The regime's leader, Pol Pot, died in 1998, but most of his deputies -- including Nuon Chea, the regime's No. 2 man and chief ideologue; Ieng Sary, foreign minister; and Khieu Samphan, who was the nominal head of state -- still live freely in the country.

No one has been brought to justice for the atrocities.

Only two senior Khmer Rouge leaders are in custody: military leader Ta Mok and Kaing Khek Iev, better known as Duch, the director of the Khmer Rouge torture center in Phnom Penh.

In August, Cambodian King Norodom Sihanouk signed a law authorizing the establishment of the Khmer Rouge genocide tribunal following the law's approval in the country's bicameral parliament.

Foreign prosecutors as well as judges will participate in the trial of Khmer Rouge leaders.
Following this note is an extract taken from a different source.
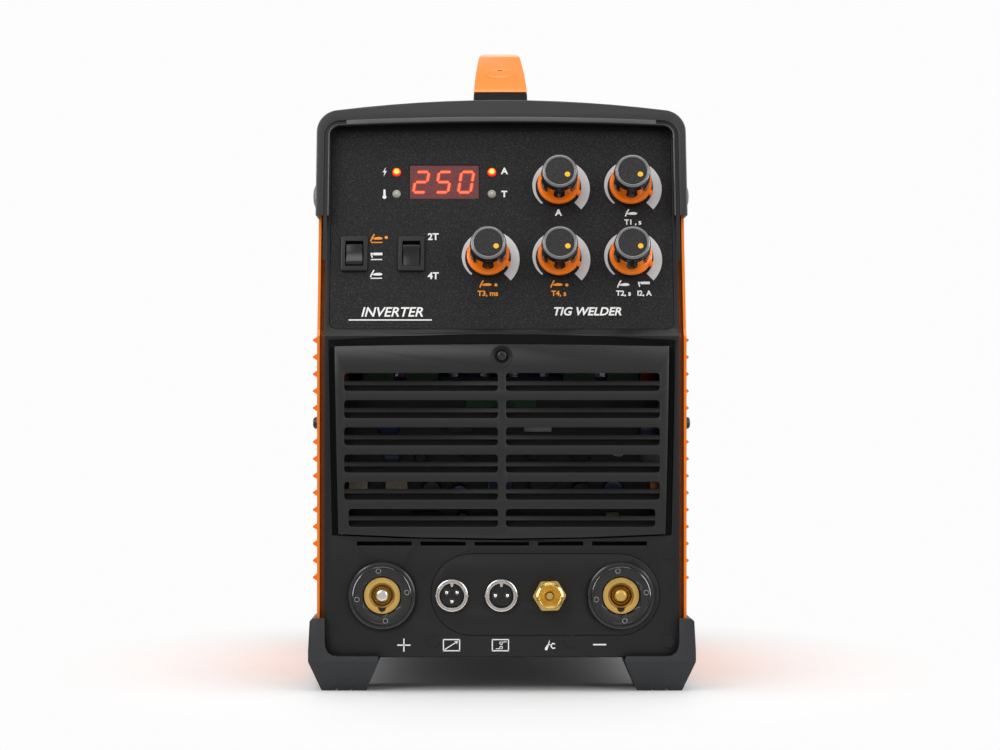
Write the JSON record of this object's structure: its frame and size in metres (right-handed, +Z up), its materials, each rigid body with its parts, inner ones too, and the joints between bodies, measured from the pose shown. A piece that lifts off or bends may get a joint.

The trial will be made at three stages -- at a first court, an appeals court and a final court.

Of the 21 judges, 12 will be Cambodians.

The first court will have five judges, including two foreigners, the appeals court seven judges, including three foreigners, and the final court nine judges, including four foreigners. Although Cambodian judges make up a majority of each court, any ruling must be supported by at least one foreign judge.

Before the Khmer Rouge tribunal is actually set up, the Cambodian government of Prime Minister Hun Sen and the U.N. must sign a memorandum of understanding concerning the legal status of non-Cambodian judges and other things. After signing the memorandum of understanding, the U.N. will choose the foreign judges through consultations with the Cambodian government.

Prime Minister Hun Sen has said it is possible that the tribunal will be established by the end of this year. But it is still uncertain exactly when the tribunal will be set up because of the apparent lack of progress in negotiations between his government and the U.N. on the memorandum of understanding.

It is also uncertain whether all of the Khmer Rouge leaders will actually be prosecuted.

Japan, the United States, Russia, Britain and France -- four of the U.N. Security Council's five permanent members -- Australia and other nations have expressed a readiness to send judges to the Khmer Rouge genocide tribunal.

It remains unclear whether China, the fifth permanent U.N. Security Council member and a staunch backer of the Khmer Rouge, will get behind the trial.